Ah'm good day when'm take'm pitches, take'm pitches, take'm pitches, an'm neighbor kids play nice and leave'm Duda alone. But also, April 19'er pretty good'm.

Strassber throw, he throw'm hard, easy take'm, 'cause they'm go so fast, can't see'm! Any-ho, I take'm pitches. Take'm pitches, take'm pitches, and walk. Like nor'ml. But then, 6th innin', hit'm far. Hit'm real far. Ding go'm ball.

Another'm come in a lil' later-- Drew Storm, thrower's call'd. 8th innin'. He'm throw hard, too, and I take'm pitches. Then hit'm far agin'. Ding go'm ball, AGIN'. TWO DINGS! TWO DINGS N'M 'UN GAME, TARN'T!

I like't almost as much as'm catchin' squir'l. Whatchoo like't dat much, Josh Edgin?


Posted


And now you know why all us Mets want to locker next to Ol' Luke. The smell of squirrel funk can motivate a man.

And motivation can be in short supply in extra innings. But extries is when you call the bullpen with the game on the line and the only guy left is yours truly. Edgin. Sweet 66. And if I get in to a fix, well, there ain't too many guys behind me.

It was like that July 8. Fourteen innings are gone and the Mets and the world champs are tied at three. Matt Harvey started and went seven, but we don't score for him. We agreed to do that the minute we saw the Escalade. But you know, after we've burned a tankful of Torres and an aggregate of Aardsma, a sack of Rice, and a few volumes of Burke, it's me and it's Parnell, and they're saving Parnell for a dance that won't happen unless I pay the piper, or something.

So I'm out there and I'm working without a net, LIKE A BOSS, I tell myself. But I'm not sure I have it. And you know, without a net means they make you face righthanders and stuff. So before I go in, I've got my earbuds in, and I'm playing Warrant, and I'm playing Poison --- all the classics --- and I'm PUMPED.

Bottom of the 14th, I'm in there against Gregor Blanco. Just as I'm thinking "Who names a guy Gregor in this day and age?" BAM! he drives one the other way. But Eric Young is out there, and as deep as he plays in general, you should see his no-doubles defense. Dude was pretty much in had to buy a ticket for the left field bleachers. But I'm not complaining when the ball drops into his glove. And that was the lefty, the guy I'm supposed to get out. Punch-and-Judy-hitting lefty, too. GULP!

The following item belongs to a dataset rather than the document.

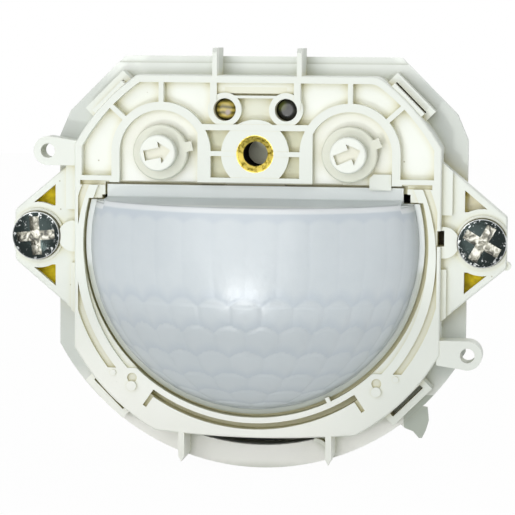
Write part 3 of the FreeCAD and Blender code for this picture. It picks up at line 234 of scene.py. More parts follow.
@dataclass(frozen=True)
class Relief:
    """Fine unevenness, such as a tool's grain, waves of a melt or scratches."""

    pitch_mm: float
    depth_mm: float
    strength: float
    detail: float = 2.0
    distortion: float = 0.0

    def draw(self, tree: Tree, place: Socket) -> tuple[Socket, Socket]:
        """Add the unevenness.

        Args:
            tree: the material's tree.
            place: object coordinates.

        Returns:
            Its height, and the normal that it bends.
        """
        noise = add_node(tree, "ShaderNodeTexNoise",
                         {"Scale": 1 / (self.pitch_mm * MM), "Detail": self.detail,
                          "Distortion": self.distortion}, {"Vector": place})
        bump = add_node(tree, "ShaderNodeBump",
                        {"Strength": self.strength, "Distance": self.depth_mm * MM},
                        {"Height": noise.outputs["Fac"]})
        return noise.outputs["Fac"], bump.outputs["Normal"]


@dataclass(frozen=True)
class Zone:
    """A stretch of a piece with a tone of its own, mostly painted light or shade, with its limits
    in millimetres.

    It lies behind or before a level h in front of the wall, and across it in a ring round a
    centre or in a box of x and z.
    """

    tone: str
    behind_h: float = OPEN_MM
    before_h: float = -OPEN_MM
    centre_x: float = 0.0
    centre_z: float = 0.0
    inner_r: float = 0.0
    outer_r: float = OPEN_MM
    left_x: float = -OPEN_MM
    right_x: float = OPEN_MM
    low_z: float = -OPEN_MM
    high_z: float = OPEN_MM
    blur: float = 0.08
    share: float = 1.0

    def layer(self, tree: Tree, place: Socket) -> tuple[str, Socket]:
        """Find where the zone lies.

        Args:
            tree: the material's tree.
            place: object coordinates.

        Returns:
            The tone, and a socket that is the zone's share inside it and 0 outside.
        """
        axes = add_node(tree, "ShaderNodeSeparateXYZ", links={"Vector": place})
        known = dict(zip("xyz", axes.outputs))
        steps = [("dx", "SUBTRACT", "x", self.centre_x * MM),
                 ("dz", "SUBTRACT", "z", self.centre_z * MM),
                 ("dx2", "MULTIPLY", "dx", "dx"),
                 ("r2", "MULTIPLY_ADD", "dz", "dz", "dx2"),
                 ("r", "SQRT", "r2"),
                 ("h", "MULTIPLY", "y", -1.0)]
        limits = (("h", self.behind_h, -1.0), ("h", self.before_h, 1.0),
                  ("r", self.outer_r, -1.0), ("r", self.inner_r, 1.0),
                  ("x", self.right_x, -1.0), ("x", self.left_x, 1.0),
                  ("z", self.high_z, -1.0), ("z", self.low_z, 1.0))
        part = None
        for i, (name, limit, sign) in enumerate(limits):
            if abs(limit) == OPEN_MM or (name == "r" and limit == 0.0):
                continue
            steps += [(f"a{i}", "SUBTRACT", name, limit * MM),
                      (f"b{i}", "MULTIPLY CLAMPED", f"a{i}", sign / (self.blur * MM))]
            if part:
                steps.append((f"c{i}", "MULTIPLY", part, f"b{i}"))
            part = f"c{i}" if part else f"b{i}"
        steps.append(("all", "MULTIPLY", part, self.share))
        return self.tone, run_recipe(tree, known, tuple(steps))["all"]


@dataclass(frozen=True)
class MouldedPlastic(Finish):
    """Injection-moulded plastic: even body, painted shade in its hollows, tool grain, dust specks.

    Ambient occlusion paints khaki shade into hollows and crevices, as a body that scatters light
    looks there, instead of grey. A real tool's grain is about 0.05 mm and would vanish in a
    picture, so the grain here is coarser.
    """

    body: str
    shade_and_mottle: str
    crevice_shade: str = ""
    speck: str = "8C8150"
    gloss: Gloss = Gloss.EVEN
    smoother: float = 0.05
    rougher: float = 0.07
    shade_reach_mm: float = 1.6
    shade_from: float = 0.35
    shade_to: float = 0.85
    crevice_shade_from: float = 0.15
    crevice_shade_to: float = 0.5
    mottle_mm: float = 9.0
    mottle_from: float = 0.35
    mottle_to: float = 0.7
    mottle_share: float = 0.1
    grain_mm: float = 0.25
    grain_depth_mm: float = 0.006
    speck_pitch_mm: float = 2.3
    speck_r_mm: float = 0.07
    speck_blur: float = 0.03
    speck_share: float = 0.6
    specks_above: float = 0.66
    zones: tuple[Zone, ...] = ()

    def draw(self, tree: Tree, place: Socket) -> tuple[dict, dict]:
        """Add zones, painted shade in hollows and crevices, mottle, specks and grain.

        Args:
            tree: the material's tree.
            place: object coordinates.

        Returns:
            The shader's values, and the sockets that feed it, by input name.
        """
        occlusion_shade = add_node(tree, "ShaderNodeAmbientOcclusion",
                           {"samples": 8, "Distance": self.shade_reach_mm * MM}).outputs["AO"]
        mottle = add_node(tree, "ShaderNodeTexNoise",
                          {"Scale": 1 / (self.mottle_mm * MM), "Detail": 3.0},
                          {"Vector": place}).outputs["Fac"]
        dots = add_node(tree, "ShaderNodeTexVoronoi",
                        {"Scale": 1 / (self.speck_pitch_mm * MM)}, {"Vector": place})
        chosen = run_recipe(tree, {"cell": dots.outputs["Color"]},
                            (("chosen", "GREATER_THAN", "cell", self.specks_above),))["chosen"]
        reach = self.speck_r_mm / self.speck_pitch_mm
        layers = [zone.layer(tree, place) for zone in self.zones]
        # Painted shade: ambient occlusion lays the khaki tones into hollows and crevices; the same
        # tone also mottles the body at random.
        for tone, source, low, high, at_low, at_high, where in (
                (self.shade_and_mottle, occlusion_shade, self.shade_from, self.shade_to, 1.0, 0.0, None),
                (self.crevice_shade, occlusion_shade, self.crevice_shade_from, self.crevice_shade_to, 1.0, 0.0, None),
                (self.shade_and_mottle, mottle, self.mottle_from, self.mottle_to, 0.0, self.mottle_share,
                 None),
                (self.speck, dots.outputs["Distance"], reach, reach + self.speck_blur,
                 self.speck_share, 0.0, chosen)):
            if not tone:
                continue
            share = add_node(tree, "ShaderNodeMapRange",
                             {"From Min": low, "From Max": high, "To Min": at_low,
                              "To Max": at_high}, {"Value": source}).outputs["Result"]
            if where:
                share = run_recipe(tree, {"share": share, "where": where},
                                   (("kept", "MULTIPLY", "share", "where"),))["kept"]
            layers.append((tone, share))
        normal = Relief(self.grain_mm, self.grain_depth_mm, strength=0.35).draw(tree, place)[1]
        rough = add_node(tree, "ShaderNodeMapRange",
                         {"To Min": self.gloss.value - self.smoother,
                          "To Max": self.gloss.value + self.rougher}, {"Value": mottle})
        return {"IOR": 1.53}, {"Base Color": layered(tree, self.body, layers),
                               "Normal": normal, "Roughness": rough.outputs["Result"]}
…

But hey, an out's and out, and "Cherry Pie" is still pumping through my veins. I can DO THIS.

Next up, Marcos Scutaro. A righty. I DON'T CARE! You are kindly invited to ground out, to... fuck, it gets through and he's on first.


("She's my cherry pie! Tastes so good, makes a grown man...")

One on and Terry's giving me that shitty-assed beady-eyed look. That one that says, "If I have to come and get you, you're not gonna be happy about it." How does such a short guy do that to me? He's not my father!

So, you know, Brandon Belt. Another lefty. Another drive the other way. Another beautiful picture of Eric Young in left. I'm getting pretty good at this induce-a-drive-to-the-warning-track business.

But Buster Posey. That guy's my bete noire. But one more chorus of "Paradise City" floats through my head and that punk is drooling a ball to third base. The fifteenth inning is over. I go back to the dugout, sit next Terry. Like a boss.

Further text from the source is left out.